– Вы вернулись раньше.
– Управился с делами и приехал. – Он налил бокал вина и протянул ей: – Вы, кажется, немного испугались.
Она в ответ улыбнулась, но в ее улыбке не было и тени радости.
– Спасибо, – поблагодарила Мариса за вино и сделала маленький глоток. – Не испугалась, просто немного удивилась. Думаю, Надин не ждала вас раньше, чем через несколько дней. – Она бросила на него быстрый взгляд и поспешно добавила: – Я позвонила в социальную службу и узнала стоимость нашего с Киром проживания.
Она назвала сумму, и Рэйф утвердительно кивнул. Деньги ничего не значили для него, он давно решил, что положит их на банковский счет ее сына. Но то, что Мариса тут же заговорила о них, свидетельствовало о том, что она все еще пыталась отгородиться от него, свести их отношения к чисто деловым.
И если Рэйф собирался увидеть, чем закончится вся эта история, ему придется последовать ее примеру и закрыть глаза на возникшее между ними влечение, которое оказалось не только взаимным, но и не похожим, ни на что другое.
Сложившаяся ситуация была слишком сложной. Они имели дело с вещами более важными, чем непредсказуемое и абсолютно разрушительное физическое влечение.
Хотя Рэйф с иронией подумал, что оно может сыграть ему на руку… И снова выругался, когда желание стало нестерпимо мучительным.
Мариса словно почувствовала его напряжение и сделала шаг назад.
– Какая чудесная комната, – сбивчиво заметила она. – Здесь так спокойно.
– Это любимая комната моей матери, – ответил Рэйф. – Мне кажется, все женщины, жившие в этом доме, использовали ее как своего рода убежище.
– Должно быть, чувствуешь под собой твердую почву, – с запинкой сказала Мариса, – когда растешь в таком доме, где жило несколько поколений членов твоей семьи. Для Новой Зеландии такое положение вещей несколько необычно.
– Не так уж необычно. Множество семей все еще живут в домах своих предков. Здесь найдется, по крайней мере, три таких дома. А где проходило ваше детство?
– Повсюду, – после некоторой заминки ответила Мариса.
Рэйф удивленно поднял брови.
– В буквальном смысле этого слова. – Она натянуто улыбнулась. – Мои родители вели кочевой образ жизни. Они скитались по всей стране.
– В фургоне?
– Нет, в автобусе, переделанном под дом.
– Интересное детство, – не спуская с нее глаз, уклончиво заметил Рэйф.
Ей казалось, что она находится под прицелом.

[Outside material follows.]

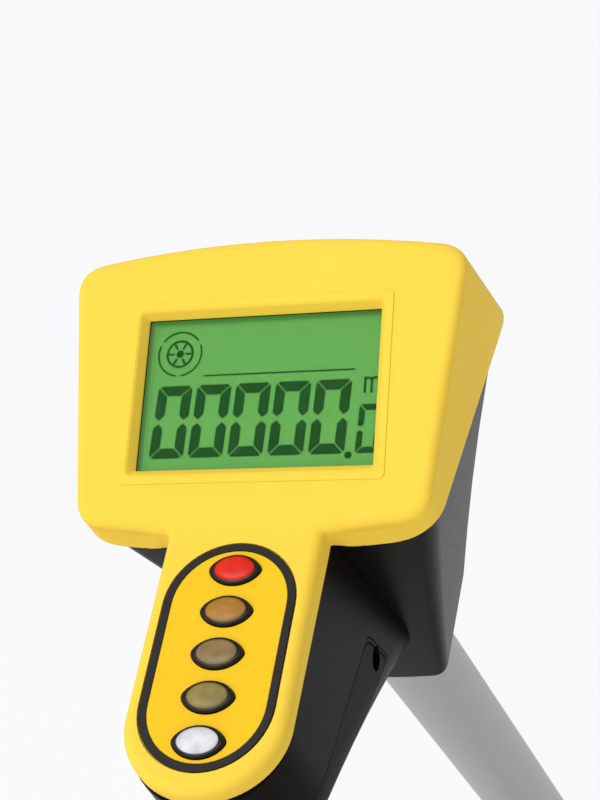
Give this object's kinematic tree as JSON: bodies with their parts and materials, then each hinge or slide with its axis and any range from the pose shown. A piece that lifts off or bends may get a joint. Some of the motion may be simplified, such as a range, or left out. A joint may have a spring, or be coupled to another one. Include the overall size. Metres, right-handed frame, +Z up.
{
  "type": "measuring wheel",
  "caption": "Digital measuring wheel with a pistol grip, a screen and keys, a telescopic pole, a forked wheel and a folding kickstand.",
  "frame": {"origin": "on the floor, at the middle of the whole model's box", "axes": "+Z up, +Y the way the wheel rolls away from its user, +X to the user's right"},
  "size_m": [0.232, 0.597, 1.1247],
  "materials": {
    "yellow_plastic": "satin moulded",
    "keypad_yellow": "fine matt",
    "black_plastic": "fine grained",
    "black_rubber": "matt",
    "tyre_rubber": "matt",
    "grey_aluminium": "matt anodised",
    "zinc_steel": "zinc plated",
    "circuit_board": "solder mask",
    "clear_lens": "clear",
    "lcd_glass": "backlit green",
    "white_plastic": "natural nylon",
    "cell_sleeve": "printed sleeve without text",
    "key_red": "soft touch",
    "key_amber": "soft touch",
    "key_stone": "soft touch",
    "key_olive": "soft touch",
    "key_white": "soft touch"
  },
  "bodies": {
    "handle": {"front_cover": "yellow_plastic", "rear_housing": "black_plastic", "rear_cover": "black_plastic", "grip_shell": "black_plastic", "grip_pad_left": "black_rubber", "grip_pad_right": "black_rubber", "grip_screw": "zinc_steel", "pole_screw": "zinc_steel", "cover_screw_1": "zinc_steel", "cover_screw_2": "zinc_steel", "cover_screw_3": "zinc_steel", "cover_screw_4": "zinc_steel", "screen_lens": "clear_lens", "lcd_panel": "lcd_glass", "backlight": "white_plastic", "main_board": "circuit_board", "keypad_overlay": "keypad_yellow", "keypad_board": "circuit_board", "cell_1": "cell_sleeve", "cell_2": "cell_sleeve", "contact_left": "zinc_steel", "contact_right": "zinc_steel", "upper_tube": "grey_aluminium", "clamp_collar": "black_plastic", "clamp_bolt": "zinc_steel"},
    "lower_pole": {"lower_tube": "grey_aluminium", "tube_glide": "white_plastic", "fork_crown": "black_plastic", "sensor_housing": "black_plastic", "sensor_cable": "black_rubber", "fork_arm_left": "grey_aluminium", "fork_arm_right": "grey_aluminium", "crown_screw_left": "zinc_steel", "crown_screw_right": "zinc_steel", "axle_spacer_left": "zinc_steel", "axle_spacer_right": "zinc_steel", "axle_bolt": "zinc_steel", "axle_nut": "zinc_steel", "stand_bracket": "black_plastic", "stand_pin": "zinc_steel"},
    "wheel": {"wheel_rim": "yellow_plastic", "tyre": "tyre_rubber", "magnet_ring": "black_plastic", "bearing_left": "zinc_steel", "bearing_right": "zinc_steel", "hub_cap_left": "black_plastic", "hub_cap_right": "black_plastic"},
    "kickstand": {"stand_yoke": "black_plastic", "leg_left": "grey_aluminium", "leg_right": "grey_aluminium", "foot_left": "black_rubber", "foot_right": "black_rubber"},
    "clamp_lever": {"clamp_lever": "black_plastic", "lever_pin": "zinc_steel"},
    "battery_door": {"battery_door": "black_plastic"},
    "key_1": {"key_1": "key_red"},
    "key_2": {"key_2": "key_amber"},
    "key_3": {"key_3": "key_stone"},
    "key_4": {"key_4": "key_olive"},
    "key_5": {"key_5": "key_white"}
  },
  "joints": [
    {"name": "pole_slide", "type": "slide", "parent": "handle", "child": "lower_pole", "axis": [0, -0.342, 0.9397], "range_m": [0, 0.22]},
    {"name": "wheel_spin", "type": "hinge", "parent": "lower_pole", "child": "wheel", "pos_m": [0, 0.13959, 0.15915], "axis": [-1, 0, 0], "continuous": true},
    {"name": "kickstand_fold", "type": "hinge", "parent": "lower_pole", "child": "kickstand", "pos_m": [0, 0.03684, 0.35375], "axis": [-1, 0, 0], "range_deg": [0, 130]},
    {"name": "clamp_lever_swing", "type": "hinge", "parent": "handle", "child": "clamp_lever", "pos_m": [0.013, -0.00989, 0.64003], "axis": [0, -0.342, 0.9397], "range_deg": [0, 130]},
    {"name": "battery_door_swing", "type": "hinge", "parent": "handle", "child": "battery_door", "pos_m": [0, -0.13507, 1.06211], "axis": [1, 0, 0], "range_deg": [0, 100]},
    {"name": "key_1_press", "type": "slide", "parent": "handle", "child": "key_1", "axis": [0, 0.1891, -0.982], "range_m": [0, 0.0008], "stiffness_N_per_m": 900, "springref_m": -0.0003},
    {"name": "key_2_press", "type": "slide", "parent": "handle", "child": "key_2", "axis": [0, 0.1891, -0.982], "range_m": [0, 0.0008], "stiffness_N_per_m": 900, "springref_m": -0.0003},
    {"name": "key_3_press", "type": "slide", "parent": "handle", "child": "key_3", "axis": [0, 0.1891, -0.982], "range_m": [0, 0.0008], "stiffness_N_per_m": 900, "springref_m": -0.0003},
    {"name": "key_4_press", "type": "slide", "parent": "handle", "child": "key_4", "axis": [0, 0.1891, -0.982], "range_m": [0, 0.0008], "stiffness_N_per_m": 900, "springref_m": -0.0003},
    {"name": "key_5_press", "type": "slide", "parent": "handle", "child": "key_5", "axis": [0, 0.1891, -0.982], "range_m": [0, 0.0008], "stiffness_N_per_m": 900, "springref_m": -0.0003}
  ]
}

– Боюсь, меня такой образ жизни не приводил в восторг, – поежилась Мариса. – Мне хотелось быть как все остальные дети и оставаться на одном и том же месте.
– Почему?
– Думаю, стадный инстинкт. А вам никогда не хотелось другой жизни?
– У меня было чем заняться здесь, когда я учился в начальной школе, так что скучать не приходилось. Потом я уехал в школу-пансион и ко времени выпуска понял, что не хочу возвращаться сюда и обрабатывать эту землю, чем занималось большинство Певерилов, живших до меня. Поэтому я поступил в университет и получил несколько дипломов, прежде чем отправиться зарабатывать деньги. Но это место всегда было моим домом, самым что ни на есть настоящим. А чем занимались ваши родители?
– Моя мать потрясающе вышивала и вязала, а папа делал шикарные игрушки из дерева. Они зарабатывали достаточно для того, чтобы мы могли путешествовать по стране. Им нравился такой образ жизни.
Мариса задумалась, не стала ли болезнь, из-за которой ее мать была вынуждена оставаться на одном месте, причиной, по которой они с отцом потеряли интерес к жизни.
– Боюсь, у меня нет такой, как у них, жажды приключений и я ничего не умею делать руками.
– Вы умеете рисовать, – решительно возразил Рэйф. – Джина – эксперт по части картин, и она оценила вашу работу очень высоко.
Его слова удивили ее и польстили ей.
– Я не такая уж талантливая. Мне приятно, что ваша сестра осталась довольна, но, надеюсь, она не ждет, что через несколько лет эта картина вырастет в цене.
Рисование было еще одной вещью, от которой ей пришлось отказаться после замужества. Дэвид посчитал это занятие пустой тратой времени. Сначала Мариса думала, что он не понимал, какое удовольствие приносило ей рисование, но вскоре осознала, что он все-таки понимал и даже слишком хорошо. Дэвид смотрел на ее увлечение, как на соперника, который отвлекает ее внимание от него самого. И однажды куда-то подевались все ее принадлежности, а новых так и не появилось.